Plans and working calendar: regulating, during the next few months, all game activities addressed to the whole national territory or which affect more than one autonomous region.


  • Each type of game will require a specific class of licence.
  • The operator can be a Spanish or European Union company, but it will be necessary to have a permanent establishment in Spain.
  • The operator will have to deposit a bond as a “general solvency guarantee” and “additional guarantees” for each class of game that if offers.
  • The operator will have to present an operational plan for the activity that it wants to develop.
  • Technical systems will have to be endorsed prior to the request for the licence.
  • The Central Game Unit will have to be connected with the regulator 24/7 so that it is possible to register all of the activities.
  • Servers need not be located in Spain, but it will have to be possible to monitor them from Spain.
  • The period to resolve a licence application will be three months from filing. Administrative silence (i.e., no formal response within three months) will constitute a refusal.
  • LAE reserves for itself the activity related to lotteries.
  • A distinction is drawn between licences (with a permanent character) and authorisations (with an occasional or sporadic character).

Infringements and sanctions

In accordance with the typical classification of Spanish administrative law, infractions will be divided into three groups: very serious, serious and minor.

The status of very serious infractions will be given to the organisation or promotion of illegal games, the manipulation of technical systems, the granting of loans to participants, the manipulation of results and the supply of technical support to unauthorised operators.

The following will be regarded as serious infractions: lack of collaboration with the inspection, carrying out unauthorised advertising and the lack of information for participants, as well as the non-processing of their claims.

Apart from the applicable economic sanctions, which are yet to be defined, it will be possible to apply other types of measures

such as the blocking of illegal activities, the interruption of financial transactions or the withdrawal of advertising campaigns.

Taxes applicable

LAE’s document does not specify which tax regulation will be applicable to online gaming.
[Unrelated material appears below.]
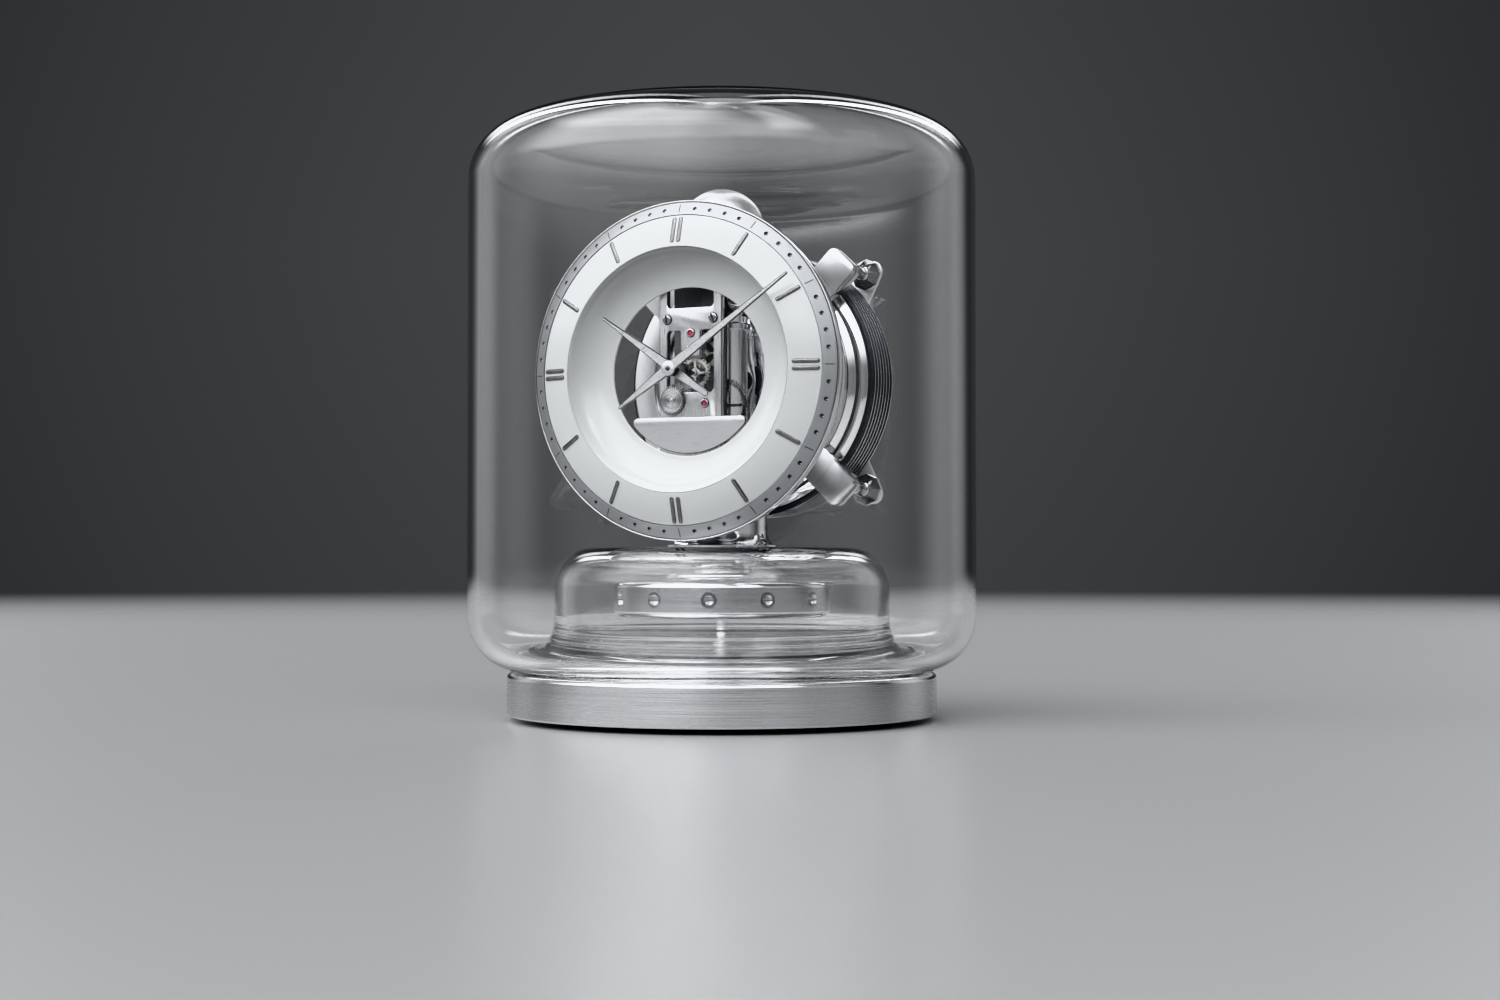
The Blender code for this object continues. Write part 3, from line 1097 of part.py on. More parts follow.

However, the government has on a number of occasions this year leaked to the newspapers several options of taxation systems, which are as follows:

  • Corporate tax, levying gaming activities like those performed by any other firm, together with a tax on players’ wins. An initial deduction of 19 per cent in each prize – in accordance with the capital return tax – would be applied to the player together with a definitive payment at the income tax return; or
  • To follow the French system (8.5 per cent tax on each bet); or
  • To follow the model of the Madrid and the Basque Country regions (10 per cent tax on the win).

Therefore, there is not yet a clear understanding of the government’s position on this matter, which must be discussed by the the Comisión Mixta de Coordinación de la Gestión Tributaria – Mixed Commission for Tax Management Coordination – the competent body in this matter. This body is formed by the tax ministries of each of the autonomous regions together with the tax authorities at state level.

It seems that the criteria followed by Madrid and the Basque Country could finally be the one adopted also in the national regulation, but again this is only a rumour.


There is no doubt that the delay on the part of LAE to circulate the first draft of the online gaming regulation has provoked a negative reaction from some of the autonomous regions. In this sense, the announcement of future regulations, either by means of press releases or, as is the case of Catalonia, through the preparation of a draft for a bill of law, seems to us just another way to increase the pressure exerted by the autonomous regions on LAE so that this agency cannot continue to defer the regulatory process in this matter.

It is worth mentioning that since 2007, the regions of Madrid and the Basque Country have had in place their respective sports betting regulations which contemplate the possibility of offering this type of game by means of remote systems, although none of the operators that have obtained authorisation in either of these regions has chosen that option. To put it in another way, until online gaming operators are interested (and they are not interested so far) in obtaining regional licences, the failure of any legislative initiative in this area is guaranteed.

Meanwhile, the delay in the regulatory process on a national scale is only and exclusively due to the fact that LAE is currently going through a restructuring process, which includes both the creation of a nationwide agency that will act as the regulator in online gaming matters and the possibility for LAE, as an operator, to take part in the commercialisation of new games through different channels. Until this restructuring takes place, it will be difficult for Spain to have an approved regulation in the area of online gaming.

Furthermore, the land-based gaming sector in Spain, represented by several associations, has started waging its own war against online gaming through the lodging of formal complaints before the different administrations, both nationally and regionally.

Thus, we now find ourselves facing a situation in which, on the one hand, the regional administrations want to put an end – as soon as possible – to the situation created by the lack of a regulation concerning online gaming and, on the other hand, the whole traditional gaming sector has taken legal action to defend its own interests.

Hopefully, this unclear scenario, full of loopholes and grey regulatory areas, will finally end within the next few months. This “lost in translation” situation does not benefit any of the players in this interesting industry.